Para existir em um ambiente seco, os cardones acumulam água em seus tecidos, como se fossem um grande barril. No verão, inclusive, se expandem. Suas folhas, transformadas em espinhos, proporcionam excelente defesa porque, ao ter uma menor superfície, evitam a perda de água pela transpiração. Da mesma forma, e pele muito grossa e impermeável também evita as perdas da transpiração. Essa inteligência da natureza, movida pela necessidade de sobreviver, é outra lição dos cardones. Por que nós, humanos, desperdiçamos tanto? Comprando coisas sem utilidade, roupas para usar uma única vez, objetos que só ocupam espaço e atravancam a casa? Pior ainda, por que desperdiçamos tempo insistindo em batalhas perdidas? E jogamos boca afora energia com brigas e debates intermináveis? Por que não domamos nosso ego, fortalecendo o que temos de melhor e nos abastecendo de boa água emocional? Aquela que garante qualidade nos relacionamentos e paz de espírito?

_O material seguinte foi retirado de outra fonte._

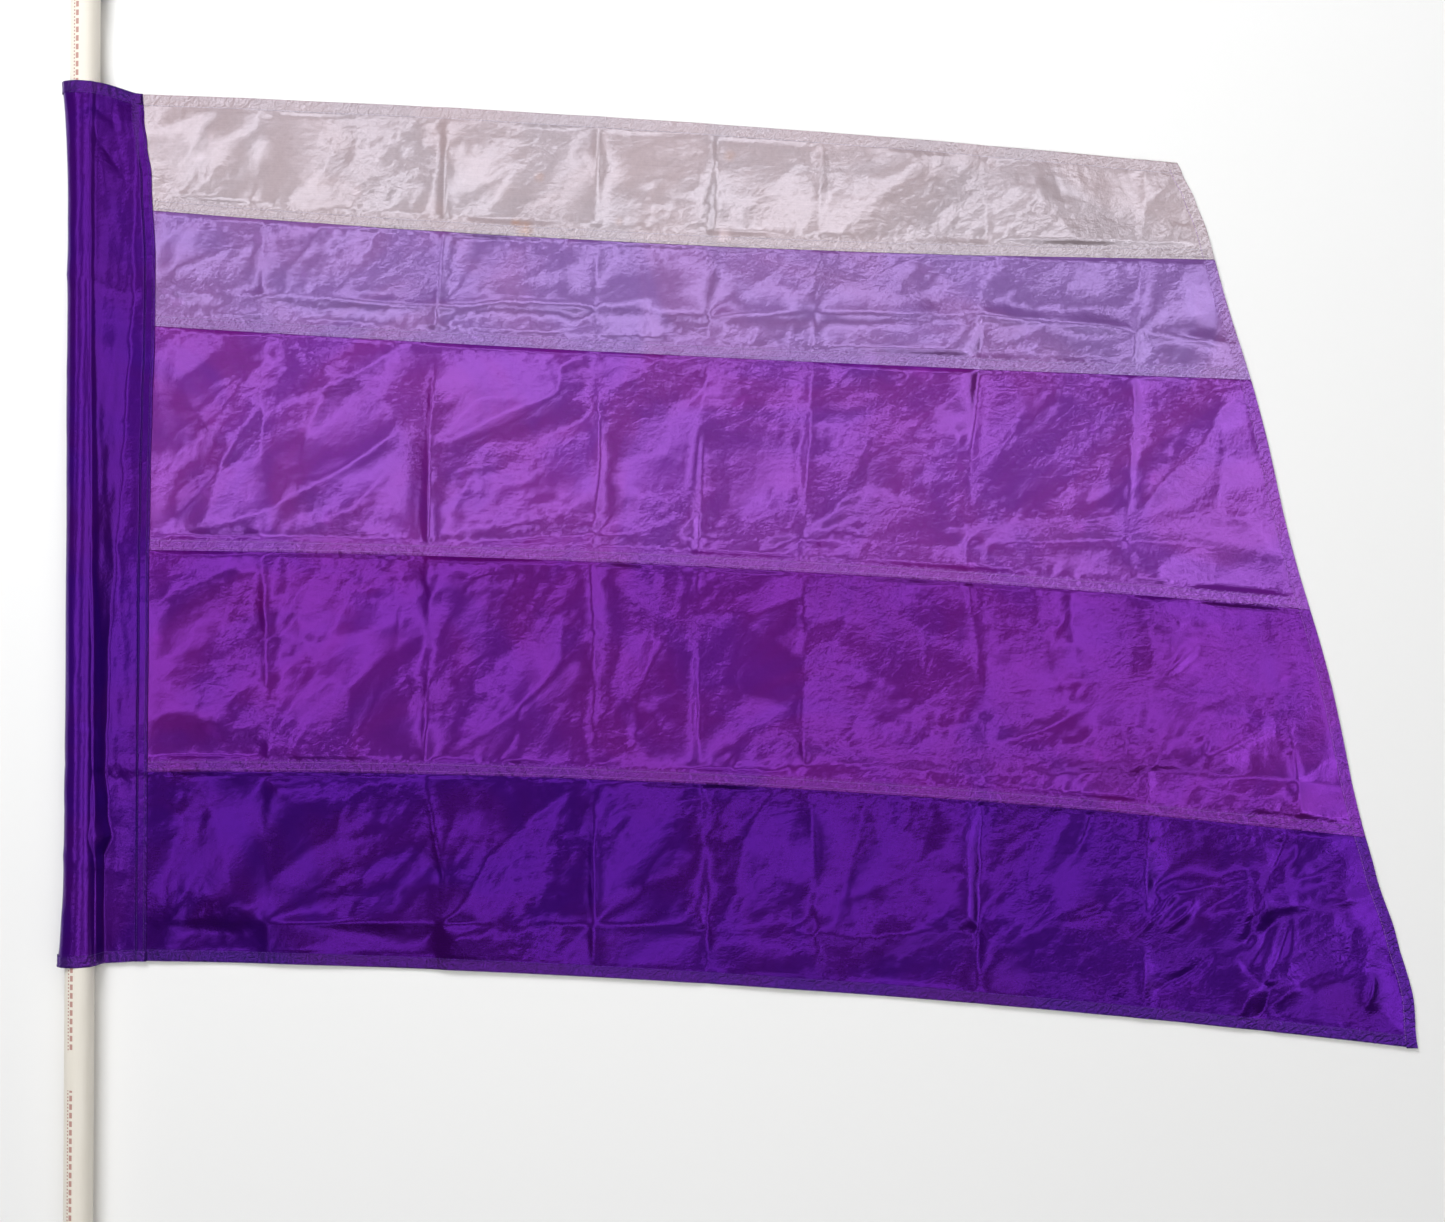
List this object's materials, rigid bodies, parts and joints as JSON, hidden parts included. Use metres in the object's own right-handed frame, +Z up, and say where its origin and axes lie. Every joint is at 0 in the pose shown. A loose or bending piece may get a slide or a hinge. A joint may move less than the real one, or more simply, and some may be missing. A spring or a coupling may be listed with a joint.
{
  "type": "swing flag with pole",
  "caption": "Flat-laid swing flag: a striped cloth fly with a slanted free edge, felled seams and a sleeve that slides and swivels on a capped hollow pole.",
  "frame": {"origin": "centre of the underside of the flat-laid flag's bounding box", "axes": "+X from the pole to the cloth's free edge, +Y along the pole to its tip, +Z up from the surface that the flag lies on"},
  "size_m": [1.3606, 1.8376, 0.0332],
  "materials": {
    "pole_plastic": "gloss",
    "cap_vinyl": "satin",
    "sleeve_cloth": "satin",
    "lilac_cloth": "satin",
    "lavender_cloth": "satin",
    "orchid_cloth": "satin",
    "purple_cloth": "satin",
    "indigo_cloth": "satin",
    "lilac_thread": "satin",
    "lavender_thread": "satin",
    "orchid_thread": "satin",
    "purple_thread": "satin",
    "indigo_thread": "satin"
  },
  "bodies": {
    "pole": {"pole_tube": "pole_plastic"},
    "tip_cap": {"tip_cap": "cap_vinyl"},
    "butt_cap": {"butt_cap": "cap_vinyl"},
    "sleeve": {"sleeve_wrap": "sleeve_cloth"},
    "fly": {"sleeve_web": "sleeve_cloth", "lilac_panel": "lilac_cloth", "lavender_panel": "lavender_cloth", "orchid_panel": "orchid_cloth", "purple_panel": "purple_cloth", "indigo_panel": "indigo_cloth", "lilac_lavender_seam_edge_thread": "lilac_thread", "lilac_lavender_seam_fell_thread": "lilac_thread", "lavender_orchid_seam_edge_thread": "lavender_thread", "lavender_orchid_seam_fell_thread": "lavender_thread", "orchid_purple_seam_edge_thread": "orchid_thread", "orchid_purple_seam_fell_thread": "orchid_thread", "purple_indigo_seam_edge_thread": "purple_thread", "purple_indigo_seam_fell_thread": "purple_thread", "head_hem_thread": "lilac_thread", "foot_hem_thread": "indigo_thread", "free_edge_hem_thread": "orchid_thread", "sleeve_edge_thread": "indigo_thread", "sleeve_lap_thread": "indigo_thread", "sleeve_head_hem_thread": "indigo_thread", "sleeve_foot_hem_thread": "indigo_thread"}
  },
  "joints": [
    {"name": "tip_cap_pull", "type": "slide", "parent": "pole", "child": "tip_cap", "axis": [0, 1, 0], "range_m": [0, 0.04]},
    {"name": "butt_cap_pull", "type": "slide", "parent": "pole", "child": "butt_cap", "axis": [0, -1, 0], "range_m": [0, 0.04]},
    {"name": "sleeve_slide", "type": "slide", "parent": "pole", "child": "sleeve", "axis": [0, 1, 0], "range_m": [-0.795, 0.087]},
    {"name": "fly_swivel", "type": "hinge", "parent": "sleeve", "child": "fly", "pos_m": [-0.6637, 0.3, 0.0166], "axis": [0, -1, 0], "continuous": true}
  ]
}
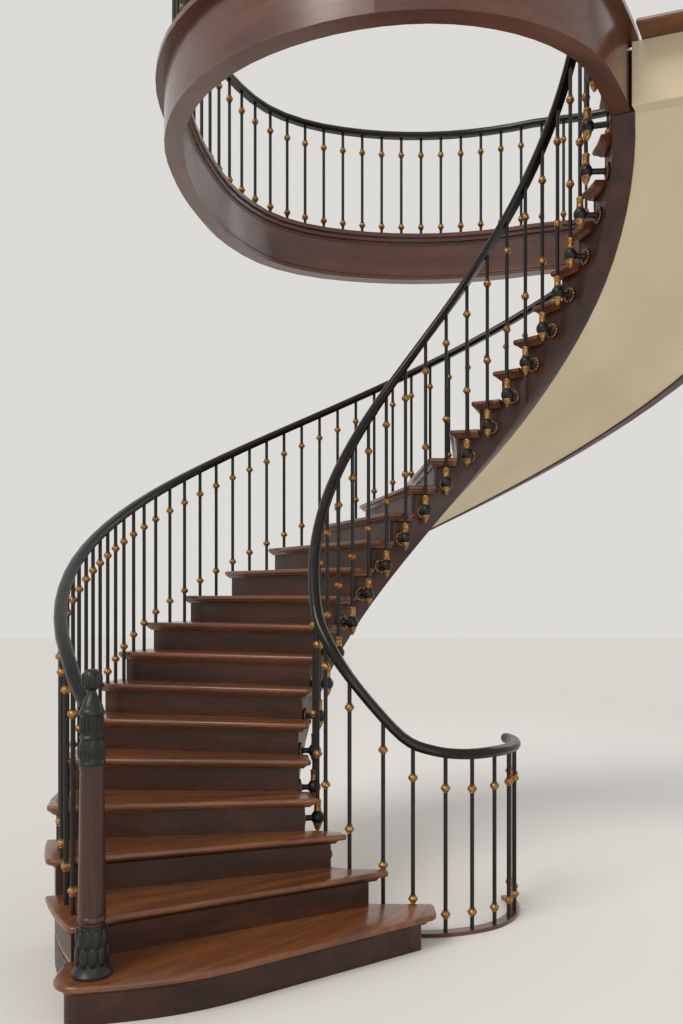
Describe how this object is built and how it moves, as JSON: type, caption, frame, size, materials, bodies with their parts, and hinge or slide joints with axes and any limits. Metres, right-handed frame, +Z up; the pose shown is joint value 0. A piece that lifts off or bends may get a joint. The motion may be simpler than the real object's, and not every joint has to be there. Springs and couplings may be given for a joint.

Era um dia de vento sibilante quando conheci o jardim dos cardones, fazia aquele frio típico da altitude, mesmo com sol. Havia poucos visitantes e, por um tempo, éramos só eu e meu namorado Gustavo a apreciar esses vegetais aparentemente tão áridos, mas na essência tão cheios de vida. Na estrada passavam raríssimos carros, então se ouvia apenas o ruído da ventania. Quando deixamos o local, não conseguimos esquecer o incrível papel das jarillas na manutenção daquela paisagem toda. Não fossem elas, em algum momento a coleção a perder de vista dos cardones iria se acabar. Foi o que me levou pensar nas nossas próprias niñeras, talvez um balanço que a gente faça só a partir de uma idade, quando já percorremos boa parte do caminho, nem sempre retílineo como a Recta del Tin Tin. Como ouvi certa vez de uma amiga dedicada à Astrologia, chega um tempo em que “uno tiene varias vidas en esta vida”. Reforça o que penso sobre nossos renascimentos. Gabriela, esta amiga, teve perdas pessoais dramáticas na infância, mas segue forte como um cardón e costuma dizer: “de lo que se pueda, disfrutar lo mejor”. Típico de quem conseguiu se fortalecer com os espinhos e tem, ainda, a generosidade das jarillas.